# Start of Information supplied

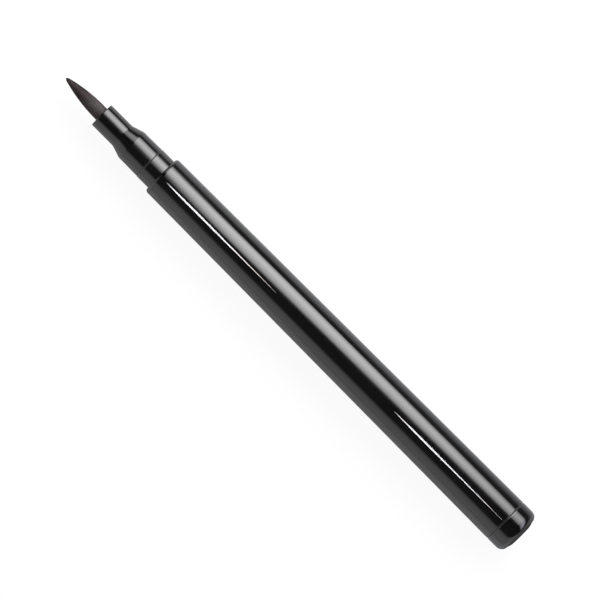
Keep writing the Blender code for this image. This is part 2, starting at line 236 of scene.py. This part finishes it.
# How far it reaches to either side of that line, along the pen
upper_reach_levels = [
    (-0.12, 0.6), (-0.0625, 0.7), (-0.058, 0.64), (-0.0545, 0.62), (-0.0488, 1.5),
    (-0.0474, 1.38), (-0.0464, 1.17), (-0.0436, 1.14), (-0.04, 1.17), (-0.036, 1.12),
    (-0.0255, 1.05), (-0.0157, 0.975), (-0.002, 0.885), (0.015, 0.81), (0.0245, 0.745),
    (0.0342, 0.7), (0.0447, 0.6), (0.0511, 0.53), (0.12, 0.5),
]
lower_reach_levels = [
    (-0.12, 0.8), (-0.0625, 1.08), (-0.056, 0.97), (-0.05, 0.66), (-0.048, 0.6),
    (-0.0462, 0.66), (-0.0436, 0.68), (-0.04, 0.66), (-0.034, 0.72), (-0.02, 0.77),
    (-0.01, 0.835), (0.0, 0.86), (0.015, 0.83), (0.034, 0.88), (0.0447, 0.93),
    (0.052, 0.76), (0.12, 0.7),
]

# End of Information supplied

Written instruction:
Extract all of the data shown above and repeat it verbatim.

Solved problem:
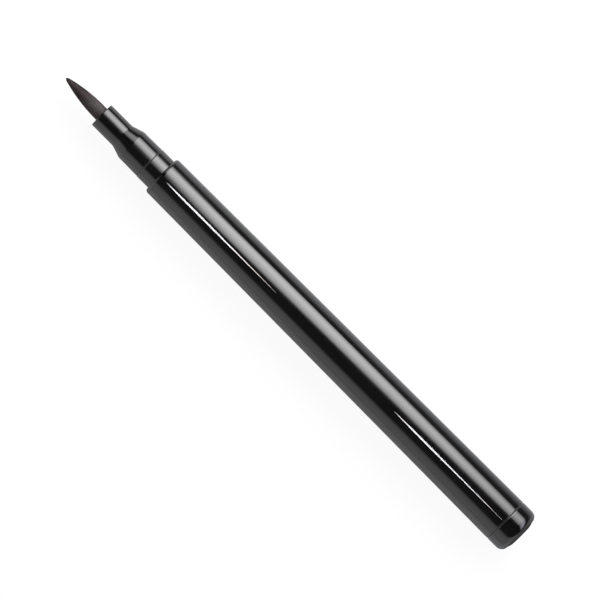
Keep writing the Blender code for this image. This is part 2, starting at line 236 of scene.py. This part finishes it.
# How far it reaches to either side of that line, along the pen
upper_reach_levels = [
    (-0.12, 0.6), (-0.0625, 0.7), (-0.058, 0.64), (-0.0545, 0.62), (-0.0488, 1.5),
    (-0.0474, 1.38), (-0.0464, 1.17), (-0.0436, 1.14), (-0.04, 1.17), (-0.036, 1.12),
    (-0.0255, 1.05), (-0.0157, 0.975), (-0.002, 0.885), (0.015, 0.81), (0.0245, 0.745),
    (0.0342, 0.7), (0.0447, 0.6), (0.0511, 0.53), (0.12, 0.5),
]
lower_reach_levels = [
    (-0.12, 0.8), (-0.0625, 1.08), (-0.056, 0.97), (-0.05, 0.66), (-0.048, 0.6),
    (-0.0462, 0.66), (-0.0436, 0.68), (-0.04, 0.66), (-0.034, 0.72), (-0.02, 0.77),
    (-0.01, 0.835), (0.0, 0.86), (0.015, 0.83), (0.034, 0.88), (0.0447, 0.93),
    (0.052, 0.76), (0.12, 0.7),
]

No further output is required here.